On this Earth Day, each of us can and should think about ways to make our land trusts more effective.
Land trusts hold land in perpetuity for the benefit of nature and our kind, much as a library holds books or an art museum holds paintings. They have protected tens of thousands of acres in the inner city, the suburbs, and the less trammeled areas of the state. Rich or poor, Democrat or Republican, city mouse or country mouse, young or old, we all need at least a bit of nature.
But it has become sad and all too apparent that without human effort, this source of soul-easing beauty can be lost.

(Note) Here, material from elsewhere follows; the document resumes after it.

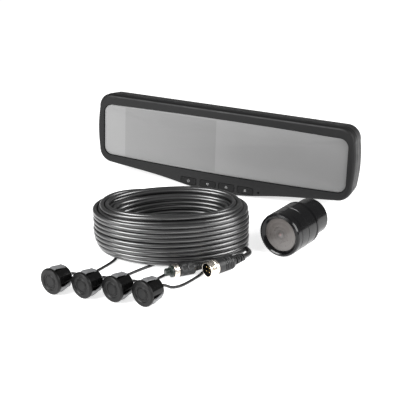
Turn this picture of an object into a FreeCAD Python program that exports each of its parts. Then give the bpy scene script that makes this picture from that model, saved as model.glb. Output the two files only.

Massachusetts is the home to the world's oldest land trust, The Trustees of Reservations, as well as newer groups as far apart as Alford and Arlington. In the last 35 years, land trusts have proliferated in Massachusetts as nowhere else on the planet. In addition to statewide groups, we have local, one-town land trusts from Provincetown to the Berkshires protecting the very fabric of our communities.
In Boston the local Boston Natural Areas Fund preserves urban wilds from the edge of Logan Airport to the hillsides of Roxbury. In the Berkshires, along the banks of the Sudbury River, and in Essex County, regional land trusts not only serve local needs but create intertown connections and longer walking trails.
But whether run by a band of dedicated volunteers or a staffed institution, land trusts need our help in the face of our threatened natural world.
Embrace the adage, Think globally, act locally. Join a land trust.
Volunteer with a land trust. Find a particular piece of this earth near you. Become a property monitor, pick up litter and report vandalism, and you will also have a productive excuse for a regular walk. Join in a work day, clearing invasive weeds, making it easier for families with young children to walk, and build your upper body strength. Offer your horticultural hand. Or offer a land trust your special skills, whether as a lawyer, contractor, or envelope stuffer.
Make a gift to a land trust. They depend on private charitable gifts to be able to purchase land. Help save your region's heritage of working farms. Ensure that foxes and turtles don't become road kill and that rare wildflowers have habitat. Your generosity can make a lasting difference.
If you are a land owner, consider placing your land in a conservation restriction or, if you love that land and can do it, donate it to posterity so it will give future generations as much pleasure as it gives to you.
Act today and ensure that this little corner of the planet, rich with natural and human heritage, remains for tomorrow.
Mark Primack is chairman of the Massachusetts Land Trust Coalition and executive director of Wildlands Trust of Southeastern Massachusetts.